NEW YORK (Bloomberg) — General Motors Corp.'s unwanted businesses in bankruptcy won conditional court approval for the largest manufacturing reorganiSation in history, as a judge said the rights to a potential $1.5 billion in lawsuit proceeds would be determined later.

US Bankruptcy Judge Robert Gerber in New York yesterday said lawyers for Old GM must make changes to its so-called disclosure statement, which describes the terms of a liquidation and allows creditors to vote on it.

"The disclosure statement is conditionally approved," Gerber said, telling remaining objectors that "this case can not be run for the needs and concerns of any subset of GM's thousands of creditors". He overruled objections alleging a lack of information about issues such as asbestos claim amounts and personal-injury claims.

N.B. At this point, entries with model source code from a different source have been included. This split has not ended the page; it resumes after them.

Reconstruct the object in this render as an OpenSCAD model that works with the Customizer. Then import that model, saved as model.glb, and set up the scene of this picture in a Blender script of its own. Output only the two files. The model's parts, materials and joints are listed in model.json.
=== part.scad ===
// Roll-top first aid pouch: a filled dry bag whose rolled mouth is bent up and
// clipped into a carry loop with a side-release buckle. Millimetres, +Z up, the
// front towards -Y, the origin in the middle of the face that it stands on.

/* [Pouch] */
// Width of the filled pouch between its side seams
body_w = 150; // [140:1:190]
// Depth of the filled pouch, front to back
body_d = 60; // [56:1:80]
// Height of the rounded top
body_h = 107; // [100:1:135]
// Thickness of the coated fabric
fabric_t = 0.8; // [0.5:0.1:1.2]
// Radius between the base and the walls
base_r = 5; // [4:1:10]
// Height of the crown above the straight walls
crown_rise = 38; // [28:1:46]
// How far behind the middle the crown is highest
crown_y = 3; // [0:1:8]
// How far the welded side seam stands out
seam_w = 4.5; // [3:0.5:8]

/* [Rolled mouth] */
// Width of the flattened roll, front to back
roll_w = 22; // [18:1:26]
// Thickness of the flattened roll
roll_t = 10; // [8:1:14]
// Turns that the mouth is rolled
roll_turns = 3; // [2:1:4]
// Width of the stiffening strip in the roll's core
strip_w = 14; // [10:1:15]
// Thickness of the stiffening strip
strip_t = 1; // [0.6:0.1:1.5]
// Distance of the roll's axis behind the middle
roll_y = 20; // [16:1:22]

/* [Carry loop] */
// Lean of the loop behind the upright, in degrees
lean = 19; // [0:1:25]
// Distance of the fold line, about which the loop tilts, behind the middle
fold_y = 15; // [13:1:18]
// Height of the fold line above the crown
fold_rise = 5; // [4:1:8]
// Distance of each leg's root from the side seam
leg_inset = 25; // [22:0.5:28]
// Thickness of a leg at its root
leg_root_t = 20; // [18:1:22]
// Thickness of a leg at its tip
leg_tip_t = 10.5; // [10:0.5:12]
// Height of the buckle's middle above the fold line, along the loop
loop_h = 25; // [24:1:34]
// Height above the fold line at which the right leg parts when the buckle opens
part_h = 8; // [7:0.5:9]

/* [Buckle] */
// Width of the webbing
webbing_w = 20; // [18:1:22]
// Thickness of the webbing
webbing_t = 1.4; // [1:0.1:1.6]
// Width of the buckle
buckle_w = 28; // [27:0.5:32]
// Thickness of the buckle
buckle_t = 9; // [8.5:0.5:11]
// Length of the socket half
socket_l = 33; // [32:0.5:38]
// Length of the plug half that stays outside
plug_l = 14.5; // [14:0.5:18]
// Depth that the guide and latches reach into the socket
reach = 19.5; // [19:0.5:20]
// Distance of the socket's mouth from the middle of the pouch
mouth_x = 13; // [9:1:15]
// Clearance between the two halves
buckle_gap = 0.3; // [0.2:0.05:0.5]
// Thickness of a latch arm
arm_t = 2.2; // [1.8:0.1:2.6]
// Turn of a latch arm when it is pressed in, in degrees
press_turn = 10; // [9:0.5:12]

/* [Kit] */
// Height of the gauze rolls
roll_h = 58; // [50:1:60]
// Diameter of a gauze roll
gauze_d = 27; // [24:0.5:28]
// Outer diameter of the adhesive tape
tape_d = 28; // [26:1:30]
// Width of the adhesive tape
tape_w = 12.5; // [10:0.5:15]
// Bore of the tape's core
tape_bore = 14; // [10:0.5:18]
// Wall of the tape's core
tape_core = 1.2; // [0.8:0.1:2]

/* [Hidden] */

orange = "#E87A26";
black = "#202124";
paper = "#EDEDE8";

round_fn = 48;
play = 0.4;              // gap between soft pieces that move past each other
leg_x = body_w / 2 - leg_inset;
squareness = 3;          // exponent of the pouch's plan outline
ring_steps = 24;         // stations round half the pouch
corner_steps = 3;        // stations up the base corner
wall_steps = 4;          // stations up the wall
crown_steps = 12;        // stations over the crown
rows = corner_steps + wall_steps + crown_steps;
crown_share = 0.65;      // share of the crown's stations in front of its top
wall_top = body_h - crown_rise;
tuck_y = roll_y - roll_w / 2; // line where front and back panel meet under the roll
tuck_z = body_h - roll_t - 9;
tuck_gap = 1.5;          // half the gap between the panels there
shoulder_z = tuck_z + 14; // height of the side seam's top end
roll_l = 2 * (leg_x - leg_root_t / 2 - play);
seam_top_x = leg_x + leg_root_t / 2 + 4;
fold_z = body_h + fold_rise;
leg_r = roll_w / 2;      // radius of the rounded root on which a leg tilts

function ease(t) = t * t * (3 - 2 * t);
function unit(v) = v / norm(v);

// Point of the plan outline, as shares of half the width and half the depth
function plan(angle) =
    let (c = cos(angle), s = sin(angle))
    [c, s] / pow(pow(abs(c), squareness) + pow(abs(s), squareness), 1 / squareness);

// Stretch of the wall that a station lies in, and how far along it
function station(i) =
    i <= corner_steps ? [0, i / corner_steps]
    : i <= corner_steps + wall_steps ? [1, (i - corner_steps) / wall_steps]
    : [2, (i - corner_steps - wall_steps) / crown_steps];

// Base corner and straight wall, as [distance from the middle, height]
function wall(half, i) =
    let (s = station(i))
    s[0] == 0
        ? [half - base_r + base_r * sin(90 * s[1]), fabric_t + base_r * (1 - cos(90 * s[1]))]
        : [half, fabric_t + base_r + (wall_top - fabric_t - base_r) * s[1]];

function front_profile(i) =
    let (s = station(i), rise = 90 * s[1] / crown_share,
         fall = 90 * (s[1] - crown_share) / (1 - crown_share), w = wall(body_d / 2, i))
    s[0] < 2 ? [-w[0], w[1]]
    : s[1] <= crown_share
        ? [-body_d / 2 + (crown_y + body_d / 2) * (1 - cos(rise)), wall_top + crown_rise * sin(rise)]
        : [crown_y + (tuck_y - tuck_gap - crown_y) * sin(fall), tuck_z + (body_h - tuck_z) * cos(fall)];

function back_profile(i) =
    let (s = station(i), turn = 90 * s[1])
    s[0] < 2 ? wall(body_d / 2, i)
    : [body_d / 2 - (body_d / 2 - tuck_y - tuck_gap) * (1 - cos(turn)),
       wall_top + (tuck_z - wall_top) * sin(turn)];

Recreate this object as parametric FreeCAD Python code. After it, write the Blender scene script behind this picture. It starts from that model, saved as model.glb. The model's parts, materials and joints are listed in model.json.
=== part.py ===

Gerber deferred ruling on a bid from unsecured creditors to claim the potential proceeds from a lawsuit seeking to recover $1.5 billion. The US objected, saying its loans to GM gave it a so-called super-priority administrative claim that must be paid in full before the Chapter 11 plan can be confirmed.

Unsecured creditors also objected, saying the plan didn't have enough information about who will manage the wind-down.

"People say to me, 'GM is over,' but according to bond prices there is $12 billion to $14 billion to distribute under the plan," said Thomas Moers Mayer, a lawyer for unsecured creditors. "That's a real case."